D'habitude, tout le long de la route nationale, les vendeurs jalonnaient avec leurs troupeaux pour attirer les acheteurs qui profitaient de l'occasion pour trouver la belle affaire. Mais, cette fois-ci, le choix ne sera pas sur une large gamme. En effet, les quelques troupeaux visibles sur l'axe routier montrent la tension qui existe dans la disponibilité des moutons. Ces vendeurs, conscients de leur position de force, déclarent ne pas être pressés de vendre, puisque "nous savons que nos moutons seront achetés avant la Tabaski", assure un berger-vendeur.
La tête couverte par un foulard à la manière d'un Touareg, l'homme présente ses bêtes qui n'ont rien d'extraordinaire en termes de grandeur ou de beauté. Mais selon lui, dans ce troupeau, "le prix le plus bas c'est 75 000 F". À l'en croire, la hausse est due à l'inflation qui existe dans le pays. "L'aliment de bétail est devenu plus cher. Les moutons même, nous les avons achetés dans le Djoloff. Pour les acheminer à Dahra, nous avons fait beaucoup de dépenses. Ensuite, de Dahra à Mbour, nous avons payé 3 500 F par tête. Nous payons les différents vendeurs, les gardiens et achetons encore de l'aliment", explique le vendeur. Il insiste sur le prix exorbitant de l’aliment. ‘’C'est incompréhensible !’’, s’exclame-t-il. Avant d’asséner : ‘’Nous ne pouvons pas vendre les moutons moins cher. Ça ne dépend pas de nous directement."
Hors de prix !
Au même moment, un client approche, après avoir garé son 4x4 de l'autre côté de route. À son arrivée, un vendeur va à sa rencontre. L'homme en maillot de basketteur assorti d'un jean noir délavé pointe du doigt un bélier. Lorsqu’on lui donne le prix, il ne peut s’empêcher de s’exclamer. "Le prix de ce mouton est extrêmement cher. Je pensais que ce genre de mouton coûtait dans les 70 000 F, mais de là à vouloir le vendre à plus de 100 000, c'est trop", se plaint Gora Ndoye.

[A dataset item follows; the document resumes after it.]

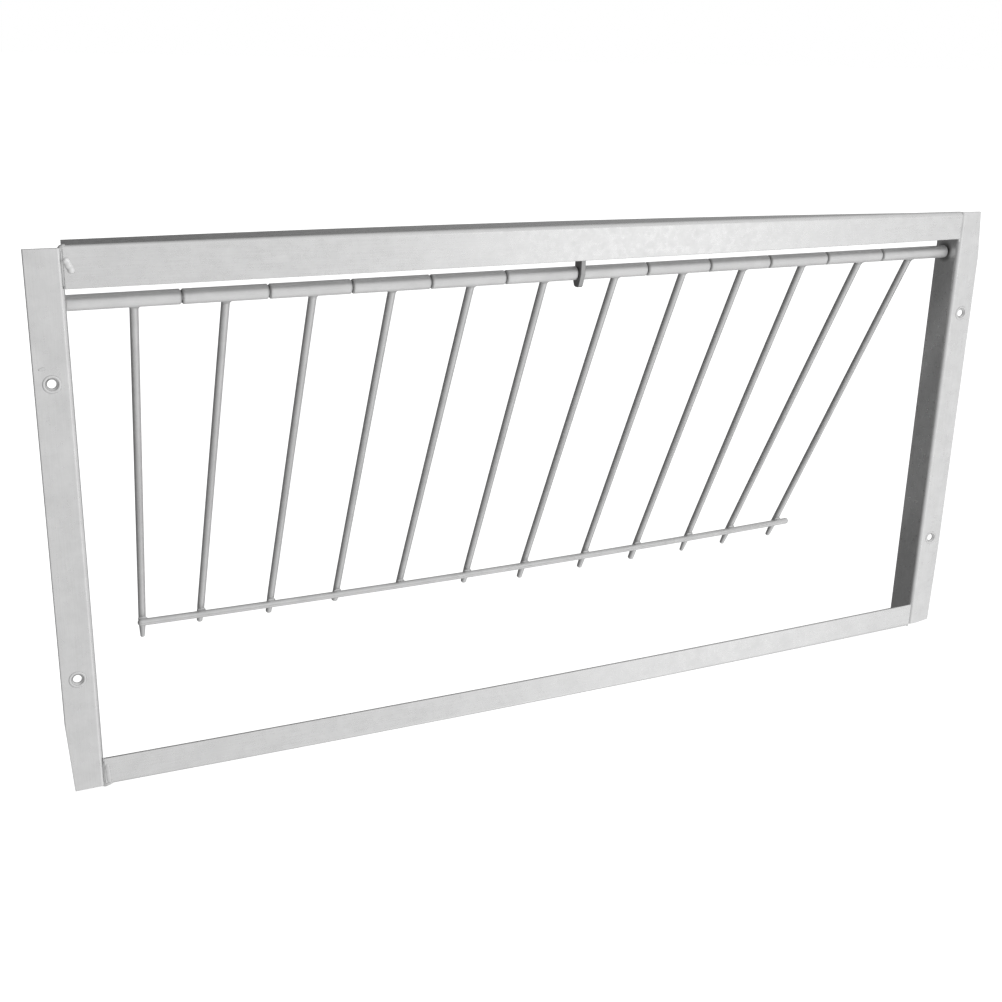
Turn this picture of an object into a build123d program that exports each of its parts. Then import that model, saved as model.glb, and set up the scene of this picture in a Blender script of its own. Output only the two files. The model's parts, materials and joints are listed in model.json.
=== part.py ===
"""One-way entrance grille: a folded-sheet frame with a row of wires that swing inwards on a rod.

Millimetres. The origin is the middle of the four screw holes, on the plane where the frame's front
flanges lie against the wall. +X runs along the rails, +Y goes through the wall, +Z is up.
"""
from build123d import *
from math import cos, radians, sin
import os

os.makedirs("parts", exist_ok=True)

# Frame of folded sheet
frame_width = 600.0
left_stile_ends = (-146.0, 146.0)
right_stile_ends = (-145.0, 146.5)
stile_face = 18.5
fold_depth = 20.0
sheet = 1.5
bend_outside = 2.5
bend_inside = bend_outside - sheet
edge_round = 0.5

# The frame was folded and welded by hand: its left stile sits a little low, the top rail's lip
# narrows to the right while its flange droops, and both rails are bowed.
stile_notch = 4.0
top_rail_top = 147.2
top_rail_bow = 0.4
top_lip_left = 21.1
top_lip_right = 17.9
top_lip_bow = 0.75
top_flange_droop = 3.0
top_flange_clip = 2.0
bottom_rail_top = -129.7
bottom_lip_left = 16.4
bottom_lip_right = 17.0
bottom_rail_sag = 2.0
bow_spans = 4  # each side of the middle

# Outer corners of the stiles that were snipped on a slant: how wide and how tall each snip is
left_bottom_snip = (2.5, 40.0)
right_top_snip = (3.0, 32.0)
right_bottom_snip = (1.5, 65.0)
right_end_snip = (12.0, 1.5)

# Fixing holes
screw_spacing_x = 583.0
screw_spacing_z = 160.0
screw_hole_radius = 2.25
screw_hole_chamfer = 0.9

# Hinge rod, a little out of level, and the lug that steadies it
rod_radius = 2.5
rod_y = 10.5
rod_z = 118.6
rod_tilt = radians(0.25)
rod_head_radius = 4.0
rod_head_length = 1.6
lug_thickness = 2.7
lug_x = 5.8
lug_front_y = 4.4
lug_back_y = 12.3
lug_shoulder = 4.0
hook_back_y = 15.8
hook_tip_y = (7.4, 12.6)
hook_drop = 8.0
hook_round = 2.3

# Sleeves of the swinging grille
rest_angle = radians(25.5)
sleeve_radius = 4.0
sleeve_bore_radius = 2.57
sleeve_gap = 0.25
sleeve_chamfer = 0.7
first_seam_x = -223.8
left_sleeve_pitch = 45.6
right_sleeve_pitch = 44.0
sleeves_per_side = 6

# Wires and crossbar
wire_radius = 2.25
wire_end_round = 0.6
crossbar_radius = 2.2
crossbar_ends_x = (-239.0, 250.0)
crossbar_ends_drop = (241.8, 240.7)
crossbar_middle_drop = 245.0
weld_sink = 0.4

# The wires were set by eye: where each one leaves the rod, how far it has wandered sideways by
# the time it reaches the crossbar, how far down from the rod it ends and how thin its tail is.
wire_heads = [-247.5, -200.5, -153.5, -108.5, -61.5, -15.5, 31.5, 78.5, 122, 167, 212, 253]
wire_wander = [10, -0.5, -2, -2, -4, -0.5, -3, -1.5, -2, -2.5, -11, -10]
wire_reach = [259.5, 253, 255, 253.5, 247.5, 256, 260.5, 260, 259.5, 260, 259, 258]
tail_radius = [1.3, 1.8, 1.9, 2.1, 2.2, 1.9, 1.8, 1.8, 2.1, 1.4, 1.6, 1.6]
tail_length = 14.0

inner_x = frame_width / 2 - stile_face
front_y = -sheet
back_y = front_y + fold_depth
crossbar_offset = wire_radius + crossbar_radius - weld_sink

# Planes: rod_line has its Z along the rod and its X along +Y. In grille, X is along the rod,
# Y comes out of the grille's front and Z runs down its wires.
rod_direction = Vector(cos(rod_tilt), 0, sin(rod_tilt))
rod_line = Plane(origin=(0, rod_y, rod_z), x_dir=(0, 1, 0), z_dir=rod_direction)
down_the_wires = rod_line.x_dir * sin(rest_angle) - rod_line.y_dir * cos(rest_angle)
grille = Plane(origin=rod_line.origin, x_dir=rod_direction, z_dir=down_the_wires)


def keep(part, name):
    """Label a finished piece and write it to its own file."""
    part.label = name
    export_step(part, f"parts/{name}.step")


def near(shapes, point):
    """The edge or vertex that lies closest to a point."""
    return shapes.sort_by_distance(point)[0]


def make_stile(side, ends, bottom_snips, top_snips):
    """A folded upright: side is -1 for the left one and +1 for the right one.

    The top of its side flange is cut away on a slant, clear of the top rail's flange.
    """
    outer = side * frame_width / 2
    inner = side * inner_x
    behind = side * (inner_x + sheet)
    bottom, top = ends
    with BuildPart() as stile:
        with BuildSketch(Plane.XY.offset(bottom)):
            with BuildLine():
                Polyline(
                    (inner, front_y),
                    (outer, front_y),
                    (outer, 0),
                    (behind, 0),
                    (behind, back_y),
                    (inner, back_y),
                    close=True,
                )
            make_face()
        extrude(amount=top - bottom)
        fillet(near(stile.edges().filter_by(Axis.Z), (inner, front_y, 0)), bend_outside)
        fillet(near(stile.edges().filter_by(Axis.Z), (behind, 0, 0)), bend_inside)
        fillet(near(stile.edges().filter_by(Axis.Z), (outer, front_y, 0)), edge_round)
        with BuildSketch(Plane.XZ):
            with GridLocations(screw_spacing_x, screw_spacing_z, 2, 2):
                Circle(screw_hole_radius)
        extrude(amount=2 * sheet, both=True, mode=Mode.SUBTRACT)
        rims = stile.edges().filter_by(GeomType.CIRCLE).filter_by(Plane.XZ).group_by(Axis.Y)[0]
        chamfer(rims, screw_hole_chamfer)
        with BuildSketch(rod_line):
            Circle(rod_radius)
        extrude(amount=frame_width, both=True, mode=Mode.SUBTRACT)
        with BuildSketch(Plane.YZ):
            with BuildLine():
                Polyline((sheet, top), (back_y, top), (back_y, top - stile_notch), close=True)
            make_face()
        extrude(amount=frame_width, both=True, mode=Mode.SUBTRACT)
        corners = [(bottom, 1, snip) for snip in bottom_snips]
        corners += [(top, -1, snip) for snip in top_snips]
        for level, inward, (across, along) in corners:
            with BuildSketch(Plane.XZ):
                with BuildLine():
                    Polyline(
                        (outer, level),
                        (outer - side * across, level),
                        (outer, level + inward * along),
                        close=True,
                    )
                make_face()
            extrude(amount=2 * sheet, both=True, mode=Mode.SUBTRACT)
    return stile.part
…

Il se confie : "Je suis venu ici pour acheter un mouton pour un ami qui n'est pas à Mbour, mais je n'ose pas lui proposer ces moutons à ces prix. C'est exorbitant. Les gens n'ont même pas pitié de nous."

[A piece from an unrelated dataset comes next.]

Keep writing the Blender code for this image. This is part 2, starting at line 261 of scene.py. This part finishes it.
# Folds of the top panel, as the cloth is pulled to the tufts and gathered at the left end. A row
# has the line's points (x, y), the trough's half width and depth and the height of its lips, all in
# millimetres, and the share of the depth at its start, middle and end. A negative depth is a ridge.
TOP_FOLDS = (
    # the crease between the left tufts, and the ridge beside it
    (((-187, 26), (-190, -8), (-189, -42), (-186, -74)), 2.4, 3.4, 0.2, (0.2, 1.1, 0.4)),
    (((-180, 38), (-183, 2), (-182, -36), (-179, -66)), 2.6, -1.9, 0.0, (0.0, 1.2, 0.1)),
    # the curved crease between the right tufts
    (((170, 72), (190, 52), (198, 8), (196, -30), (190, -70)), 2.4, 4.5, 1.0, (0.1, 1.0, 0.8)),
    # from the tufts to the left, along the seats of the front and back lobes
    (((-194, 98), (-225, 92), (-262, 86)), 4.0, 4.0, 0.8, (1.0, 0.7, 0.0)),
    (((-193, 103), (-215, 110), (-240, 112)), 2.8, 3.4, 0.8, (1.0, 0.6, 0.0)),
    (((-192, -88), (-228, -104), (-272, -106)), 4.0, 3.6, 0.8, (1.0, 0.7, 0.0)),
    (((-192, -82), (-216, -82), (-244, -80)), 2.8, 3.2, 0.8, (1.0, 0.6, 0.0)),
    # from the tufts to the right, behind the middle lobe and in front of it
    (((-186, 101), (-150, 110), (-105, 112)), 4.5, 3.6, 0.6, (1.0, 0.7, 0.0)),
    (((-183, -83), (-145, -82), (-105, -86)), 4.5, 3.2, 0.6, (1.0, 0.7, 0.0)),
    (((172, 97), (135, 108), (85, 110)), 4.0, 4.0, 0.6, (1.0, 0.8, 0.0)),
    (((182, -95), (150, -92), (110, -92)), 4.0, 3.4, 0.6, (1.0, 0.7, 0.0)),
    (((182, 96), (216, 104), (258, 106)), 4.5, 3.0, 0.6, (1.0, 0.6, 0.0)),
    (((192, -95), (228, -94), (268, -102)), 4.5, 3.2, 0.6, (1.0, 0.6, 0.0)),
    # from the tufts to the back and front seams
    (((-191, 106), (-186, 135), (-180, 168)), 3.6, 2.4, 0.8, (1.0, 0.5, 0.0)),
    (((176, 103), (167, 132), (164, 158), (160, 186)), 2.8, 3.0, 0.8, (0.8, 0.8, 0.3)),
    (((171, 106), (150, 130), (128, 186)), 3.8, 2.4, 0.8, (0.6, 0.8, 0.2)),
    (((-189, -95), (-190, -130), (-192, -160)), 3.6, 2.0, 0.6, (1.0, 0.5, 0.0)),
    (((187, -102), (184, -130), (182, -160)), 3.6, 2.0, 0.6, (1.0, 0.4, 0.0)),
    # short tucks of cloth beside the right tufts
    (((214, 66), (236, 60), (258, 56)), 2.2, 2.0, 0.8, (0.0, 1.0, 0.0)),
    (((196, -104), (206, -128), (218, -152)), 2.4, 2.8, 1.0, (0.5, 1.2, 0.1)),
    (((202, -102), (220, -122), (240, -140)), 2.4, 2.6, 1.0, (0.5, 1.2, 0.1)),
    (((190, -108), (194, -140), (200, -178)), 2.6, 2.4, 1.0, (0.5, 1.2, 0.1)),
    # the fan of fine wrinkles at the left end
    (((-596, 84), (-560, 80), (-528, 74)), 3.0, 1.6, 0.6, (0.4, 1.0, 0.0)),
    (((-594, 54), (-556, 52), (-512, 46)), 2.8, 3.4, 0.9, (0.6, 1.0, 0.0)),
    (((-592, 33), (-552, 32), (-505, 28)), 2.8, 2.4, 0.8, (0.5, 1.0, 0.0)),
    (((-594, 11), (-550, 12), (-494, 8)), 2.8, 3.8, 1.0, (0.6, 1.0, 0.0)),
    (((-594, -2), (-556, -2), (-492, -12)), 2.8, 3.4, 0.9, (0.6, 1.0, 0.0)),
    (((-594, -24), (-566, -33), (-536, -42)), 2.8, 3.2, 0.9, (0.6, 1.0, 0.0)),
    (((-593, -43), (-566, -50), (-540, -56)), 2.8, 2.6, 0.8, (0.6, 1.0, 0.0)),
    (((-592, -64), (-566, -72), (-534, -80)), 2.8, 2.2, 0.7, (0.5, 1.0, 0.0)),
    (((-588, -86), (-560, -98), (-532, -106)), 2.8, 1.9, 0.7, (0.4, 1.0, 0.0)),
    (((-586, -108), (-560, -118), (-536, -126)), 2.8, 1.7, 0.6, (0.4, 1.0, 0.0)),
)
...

À quelques encablures du foirail, se trouve une bâche sous laquelle des béliers sont parqués par des éleveurs domestiques qui cherchent également à gagner de l’argent, à l'occasion de la fête. Dans ces petits enclos de fortune installés pour la circonstance, les prix sont aussi fous que dans le foirail. La moindre bête est évaluée à plus de 100 000 F. Le client lambda n'ose pas y mettre le pied.

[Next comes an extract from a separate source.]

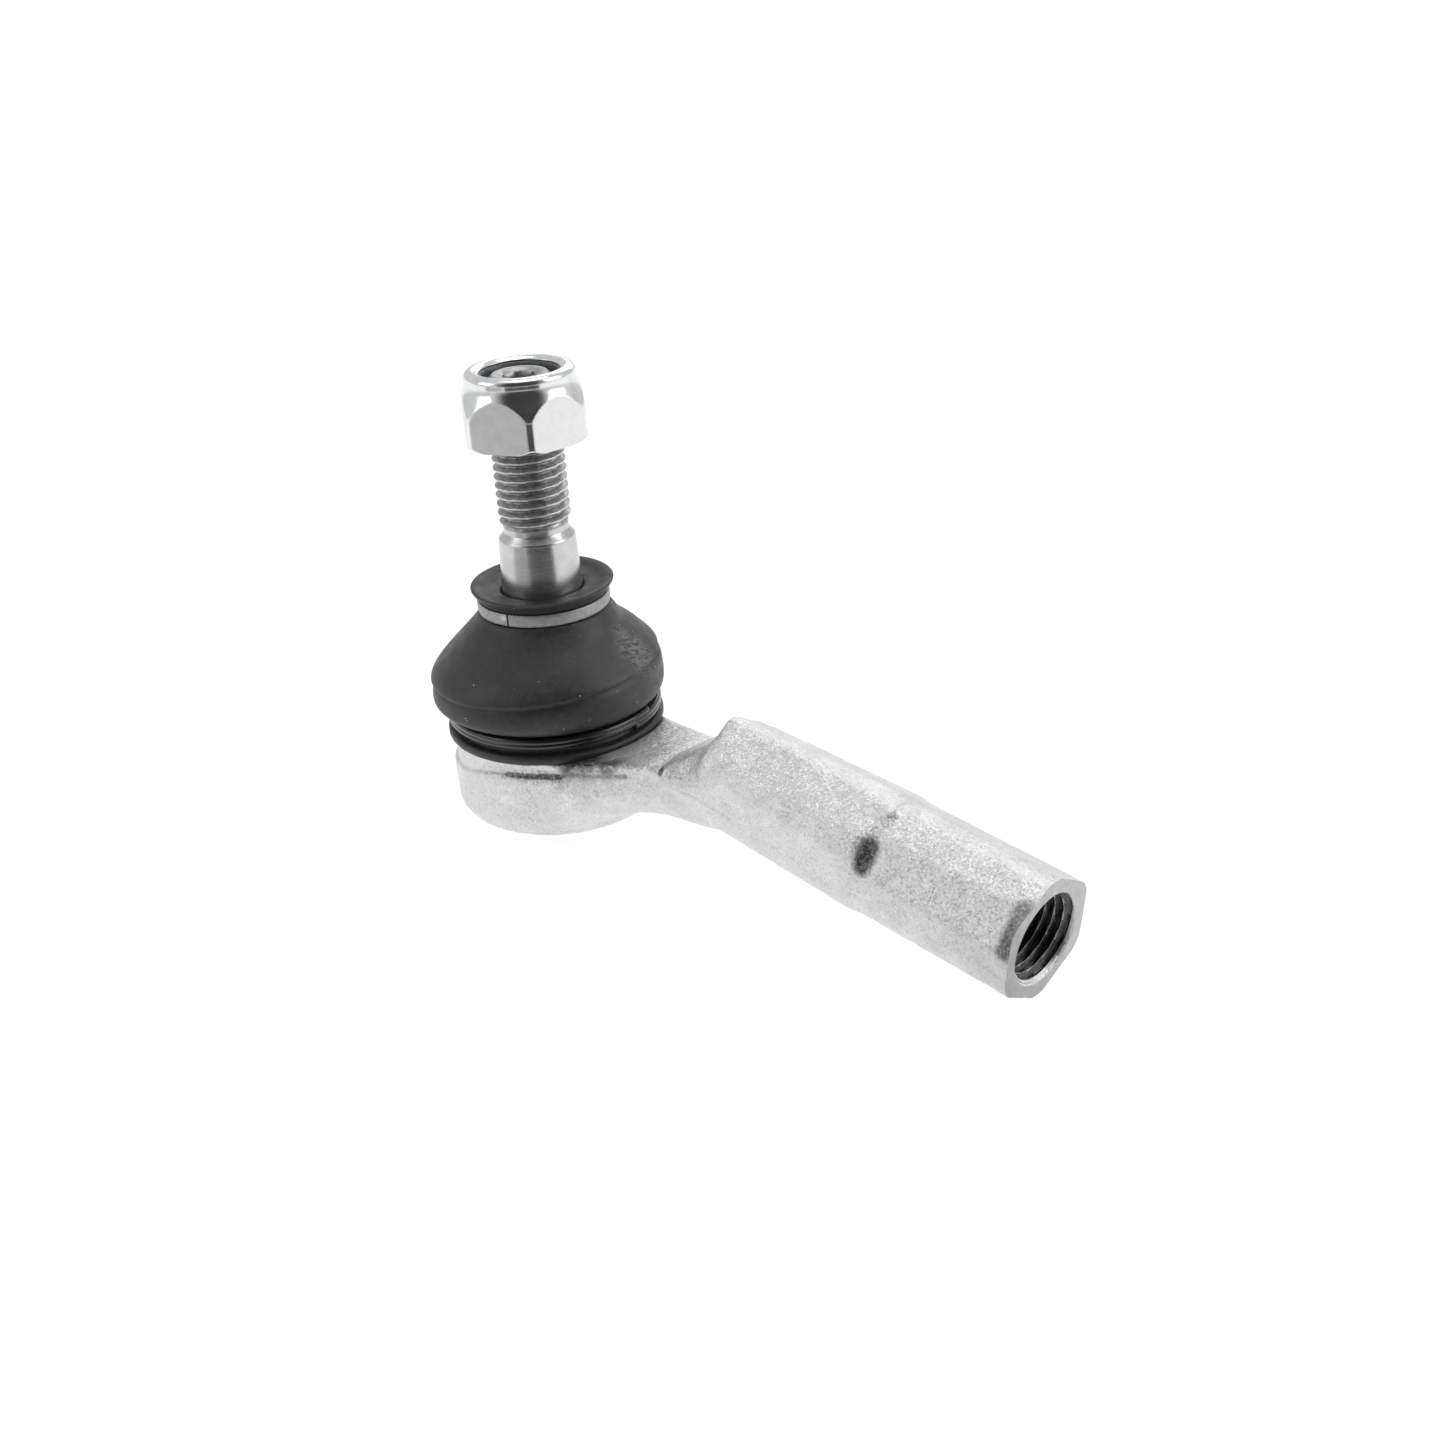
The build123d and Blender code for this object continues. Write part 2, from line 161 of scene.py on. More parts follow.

Crainte d’une rupture en moutons
L'approvisionnement en moutons à Mbour est très faible. La psychose d'un manque de moutons s'installe déjà dans la tête des acheteurs. Ils expriment leurs inquiétudes de ne pouvoir fêter la Tabaski comme par le passé. "Nous ne pourrons pas avoir le mouton que nous voulons, parce que tout est cher. Chaque année, j'achetais mon mouton à une semaine de la fête. Mais cette année, jusqu'à présent, je n'ai pas encore vu mon mouton. Ceux que je vois sont très chers. De plus, ils sont petits. Je n'ai jamais dépassé 100 000 F pour le mouton de la Tabaski. Mais cette année, si je ne mets pas cette somme sur la table, c'est sûr que j'aurai un agneau à la place du bélier", fait remarquer Issa Fall venu négocier un mouton avec son fils âgé d'une dizaine d'années. "Les gens ne se respectent pas dans ce pays. La hausse du prix des moutons est inexplicable. Rien ne l'explique", fulmine-t-il.
À trois jours de la Tabaski, une véritable psychose s'est installée chez les Mbourois qui doutent de pouvoir se payer le bélier de leur choix.